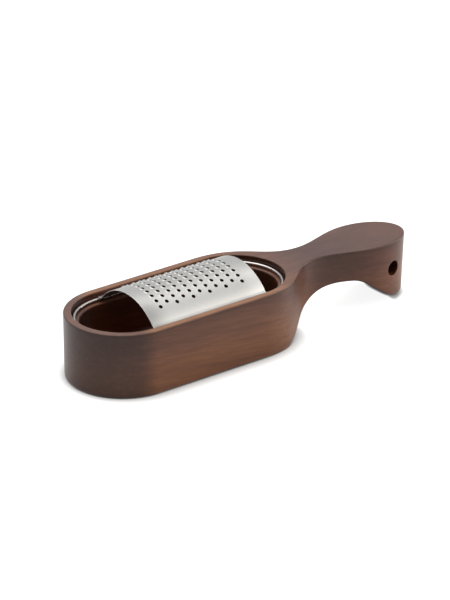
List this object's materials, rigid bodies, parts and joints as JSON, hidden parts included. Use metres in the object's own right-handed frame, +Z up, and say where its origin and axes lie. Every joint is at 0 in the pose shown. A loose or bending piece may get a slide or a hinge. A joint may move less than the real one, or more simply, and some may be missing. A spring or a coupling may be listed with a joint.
{
  "type": "cheese grater",
  "caption": "Hand cheese grater: a carved wooden trough with a handle and foot, and a lift-out steel ring that carries an arched grating sheet.",
  "frame": {"origin": "middle of the bounding box's footprint, on the table that the part stands on", "axes": "+X along the trough towards the handle, +Z up, +Y across"},
  "size_m": [0.2829, 0.082, 0.0596],
  "materials": {
    "dark_hardwood": "satin oiled, grain along the handle",
    "polished_wire": "polished stainless wire",
    "satin_sheet": "satin stainless sheet"
  },
  "bodies": {
    "body": {"wood_body": "dark_hardwood"},
    "insert": {"wire_ring": "polished_wire", "grating_sheet": "satin_sheet"}
  },
  "joints": [
    {"name": "insert_lift", "type": "slide", "parent": "body", "child": "insert", "axis": [0, 0, 1], "range_m": [0, 0.06]}
  ]
}
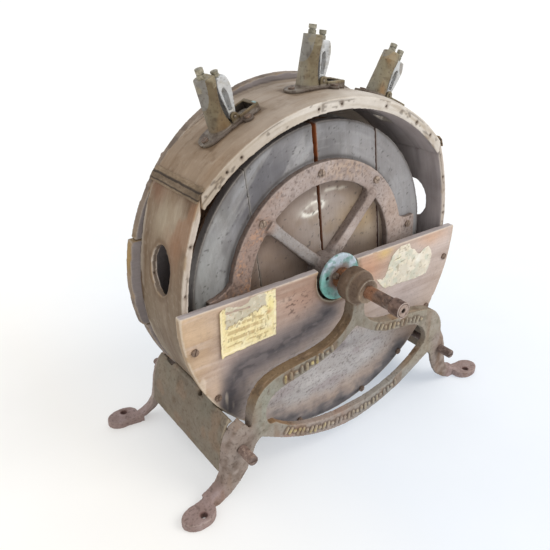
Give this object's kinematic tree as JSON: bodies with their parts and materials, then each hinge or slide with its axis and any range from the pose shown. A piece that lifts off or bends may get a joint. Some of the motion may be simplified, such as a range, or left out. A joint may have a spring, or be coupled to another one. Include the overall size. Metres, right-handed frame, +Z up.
{
  "type": "rotary knife cleaner",
  "caption": "Hand-cranked rotary knife cleaner: wooden drum with two padded discs, knife holders on its rim, cast iron stand.",
  "frame": {"origin": "on the bench directly under the shaft, half way through the drum's width", "axes": "+Z up, +X to the right seen from the crank end, +Y along the shaft away from the crank"},
  "size_m": [0.491, 0.274, 0.4815],
  "materials": {
    "stained_wood": "matte, stained and worn",
    "bare_wood": "matte, bleached and water-stained",
    "grey_wood": "matte, weathered grey",
    "rusted_iron": "pitted rust",
    "olive_iron": "old brown patina, rubbed edges",
    "rusty_steel": "rusted",
    "verdigris_brass": "verdigris",
    "pad_leather": "worn",
    "old_paper": "matte, torn",
    "dark_strip": "matte",
    "holder_bronze": "dull bronze with orange staining",
    "grey_iron": "dull grey"
  },
  "bodies": {
    "stand": {"front_board": "bare_wood", "front_board_screws": "rusty_steel", "front_frame": "olive_iron", "left_cap_post": "grey_iron", "left_corner_strip": "dark_strip", "left_holder_body": "holder_bronze", "left_holder_pin": "rusty_steel", "left_holder_screws": "rusty_steel", "left_label": "old_paper", "left_panel": "stained_wood", "left_saddle": "olive_iron", "left_saddle_screws": "rusty_steel", "left_tie_rod": "rusty_steel", "middle_cap_post": "grey_iron", "middle_holder_body": "holder_bronze", "middle_holder_pin": "rusty_steel", "middle_holder_screws": "rusty_steel", "rear_board_lower": "bare_wood", "rear_board_middle": "bare_wood", "rear_board_screws": "rusty_steel", "rear_board_upper": "bare_wood", "rear_frame": "olive_iron", "right_cap_post": "grey_iron", "right_corner_strip": "dark_strip", "right_holder_body": "holder_bronze", "right_holder_pin": "rusty_steel", "right_holder_screws": "rusty_steel", "right_label": "old_paper", "right_panel": "stained_wood", "right_saddle": "olive_iron", "right_saddle_screws": "rusty_steel", "right_tie_rod": "rusty_steel", "tie_rod_nuts": "rusty_steel", "top_arch": "stained_wood"},
    "rotor": {"brass_flange": "verdigris_brass", "collar_set_screws": "rusty_steel", "crank_seat_sleeve": "rusty_steel", "front_collar": "rusty_steel", "front_disc_board_1": "grey_wood", "front_disc_board_2": "grey_wood", "front_disc_board_3": "grey_wood", "front_disc_board_4": "grey_wood", "front_pad": "pad_leather", "front_spider": "rusted_iron", "front_spider_screws": "rusty_steel", "rear_collar": "rusty_steel", "rear_disc_board_1": "grey_wood", "rear_disc_board_2": "grey_wood", "rear_disc_board_3": "grey_wood", "rear_disc_board_4": "grey_wood", "rear_pad": "pad_leather", "rear_spider": "rusted_iron", "rear_spider_screws": "rusty_steel", "shaft": "rusty_steel"},
    "left_jaw": {"left_holder_jaw": "grey_iron", "left_jaw_post": "grey_iron"},
    "middle_jaw": {"middle_holder_jaw": "grey_iron", "middle_jaw_post": "grey_iron"},
    "right_jaw": {"right_holder_jaw": "grey_iron", "right_jaw_post": "grey_iron"}
  },
  "joints": [
    {"name": "rotor_spin", "type": "hinge", "parent": "stand", "child": "rotor", "pos_m": [0, 0, 0.2114], "axis": [0, 1, 0], "continuous": true},
    {"name": "left_jaw_swing", "type": "hinge", "parent": "stand", "child": "left_jaw", "pos_m": [-0.10677, 0, 0.40141], "axis": [0, 1, 0], "range_deg": [0, 12], "stiffness_Nm_per_rad": 0.3, "springref_deg": -2.86},
    {"name": "middle_jaw_swing", "type": "hinge", "parent": "stand", "child": "middle_jaw", "pos_m": [0.00813, 0, 0.42491], "axis": [0, 1, 0], "range_deg": [0, 12], "stiffness_Nm_per_rad": 0.3, "springref_deg": -2.86},
    {"name": "right_jaw_swing", "type": "hinge", "parent": "stand", "child": "right_jaw", "pos_m": [0.11307, 0, 0.39837], "axis": [0, 1, 0], "range_deg": [0, 12], "stiffness_Nm_per_rad": 0.3, "springref_deg": -2.86}
  ]
}
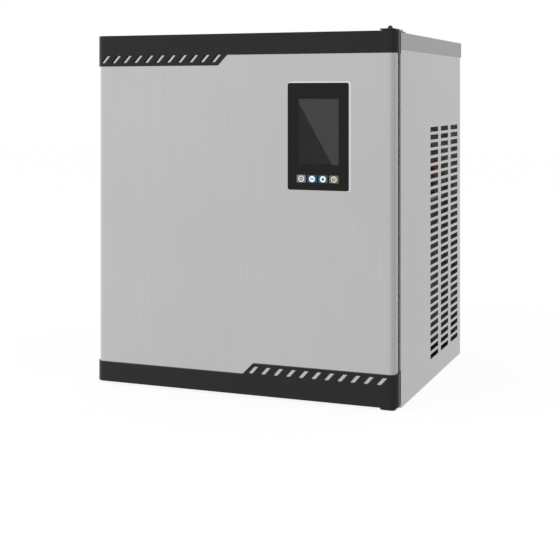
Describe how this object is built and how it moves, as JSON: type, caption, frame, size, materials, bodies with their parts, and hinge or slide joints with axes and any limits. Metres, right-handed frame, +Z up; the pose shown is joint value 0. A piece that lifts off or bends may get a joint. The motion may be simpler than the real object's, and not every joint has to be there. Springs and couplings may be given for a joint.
{
  "type": "modular cube ice machine head",
  "caption": "Box-shaped air-cooled ice machine head with a right-hung steel door, dark end trims, a control panel, vented sides and an ice drop through its floor.",
  "frame": {"origin": "middle of the footprint on the surface that the machine stands on", "axes": "+Z up, the door faces -Y, the hinge side is +X"},
  "size_m": [0.561, 0.5, 0.6327],
  "materials": {
    "door_steel": "fine vertical brush, satin",
    "side_steel": "plain cold-rolled stainless sheet, satin",
    "trim_plastic": "fine moulded texture",
    "panel_black": "gloss moulding with a thin bright rim",
    "display_glass": "smoked clear window",
    "display_grey": "switched-off display",
    "key_grey": "moulded key with a white ring",
    "key_blue": "moulded key with a white disc",
    "key_teal": "moulded key with a white disc",
    "key_olive": "moulded key with a pale ring",
    "board_green": "solder mask",
    "foam_cream": "rigid foam",
    "liner_white": "formed white plastic",
    "seal_rubber": "magnetic seal",
    "foam_black": "closed-cell foam strip",
    "galvanised": "galvanised sheet",
    "black_steel": "black powder coat",
    "frame_steel": "satin stainless",
    "nickel": "nickel plate",
    "grey_moulding": "moulded grey plastic",
    "curtain_clear": "translucent moulded sheet",
    "copper": "drawn copper tube",
    "brass": "machined brass",
    "fin_aluminium": "pressed fins",
    "hose_white": "silicone hose",
    "blue_plastic": "moulded plastic",
    "fan_black": "glass-filled plastic",
    "zinc": "zinc plated fastener"
  },
  "bodies": {
    "cabinet": {"base_pan": "galvanised", "bin_seal": "foam_black", "right_side_panel": "side_steel", "left_side_panel": "side_steel", "back_panel": "galvanised", "top_cover": "side_steel", "front_frame": "frame_steel", "compartment_liner": "liner_white", "divider_wall": "liner_white", "evaporator_plate": "nickel", "evaporator_frame": "grey_moulding", "evaporator_coil": "copper", "water_distributor": "grey_moulding", "water_trough": "grey_moulding", "water_pump": "blue_plastic", "pump_hose": "hose_white", "float_stem": "grey_moulding", "curtain_brackets": "grey_moulding", "compressor": "black_steel", "compressor_grommets": "foam_black", "condenser_coil": "fin_aluminium", "fan_shroud": "galvanised", "fan_motor": "black_steel", "motor_bracket": "galvanised", "discharge_line": "copper", "liquid_line": "copper", "filter_drier": "copper", "suction_line": "copper", "expansion_valve": "brass", "hot_gas_valve": "brass", "hot_gas_line": "copper", "control_box": "galvanised", "water_inlet_valve": "liner_white", "fill_tube": "hose_white", "drain_tube": "hose_white", "drain_fitting": "grey_moulding", "power_gland": "fan_black", "upper_hinge_plate": "black_steel", "lower_hinge_plate": "black_steel", "hinge_cap": "black_steel", "hinge_bolts": "zinc", "back_screws": "zinc"},
    "door": {"door_skin": "door_steel", "door_top_trim": "trim_plastic", "door_bottom_trim": "trim_plastic", "door_foam": "foam_cream", "door_liner": "liner_white", "door_gasket": "seal_rubber", "hinge_bushes": "grey_moulding", "control_bezel": "panel_black", "display_window": "display_glass", "display_module": "display_grey", "control_board": "board_green"},
    "key_power": {"key_power": "key_grey"},
    "key_down": {"key_down": "key_blue"},
    "key_up": {"key_up": "key_teal"},
    "key_timer": {"key_timer": "key_olive"},
    "fan": {"fan": "fan_black"},
    "curtain": {"splash_curtain": "curtain_clear"},
    "float": {"float_ring": "liner_white"}
  },
  "joints": [
    {"name": "door_hinge", "type": "hinge", "parent": "cabinet", "child": "door", "pos_m": [0.2646, -0.235, 0.312], "axis": [0, 0, 1], "range_deg": [0, 110]},
    {"name": "key_power_press", "type": "slide", "parent": "door", "child": "key_power", "axis": [0, 1, 0], "range_m": [0, 0.0008], "stiffness_N_per_m": 800},
    {"name": "key_down_press", "type": "slide", "parent": "door", "child": "key_down", "axis": [0, 1, 0], "range_m": [0, 0.0008], "stiffness_N_per_m": 800},
    {"name": "key_up_press", "type": "slide", "parent": "door", "child": "key_up", "axis": [0, 1, 0], "range_m": [0, 0.0008], "stiffness_N_per_m": 800},
    {"name": "key_timer_press", "type": "slide", "parent": "door", "child": "key_timer", "axis": [0, 1, 0], "range_m": [0, 0.0008], "stiffness_N_per_m": 800},
    {"name": "fan_spin", "type": "hinge", "parent": "cabinet", "child": "fan", "pos_m": [0.215, 0.09, 0.175], "axis": [1, 0, 0], "continuous": true},
    {"name": "curtain_swing", "type": "hinge", "parent": "cabinet", "child": "curtain", "pos_m": [-0.04, -0.137, 0.512], "axis": [-1, 0, 0], "range_deg": [0, 12]},
    {"name": "float_rise", "type": "slide", "parent": "cabinet", "child": "float", "axis": [0, 0, 1], "range_m": [0, 0.036]}
  ]
}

• • • • • • •

● Goal of the exercise: Find the lines above holding the word "caption" and show them.

● Task answer:
  "caption": "Hand cheese grater: a carved wooden trough with a handle and foot, and a lift-out steel ring that carries an arched grating sheet.",
  "caption": "Hand-cranked rotary knife cleaner: wooden drum with two padded discs, knife holders on its rim, cast iron stand.",
Describe how this object is built and how it moves, as JSON: type, caption, frame, size, materials, bodies with their parts, and hinge or slide joints with axes and any limits. Metres, right-handed frame, +Z up; the pose shown is joint value 0. A piece that lifts off or bends may get a joint. The motion may be simpler than the real object's, and not every joint has to be there. Springs and couplings may be given for a joint.
  "caption": "Box-shaped air-cooled ice machine head with a right-hung steel door, dark end trims, a control panel, vented sides and an ice drop through its floor.",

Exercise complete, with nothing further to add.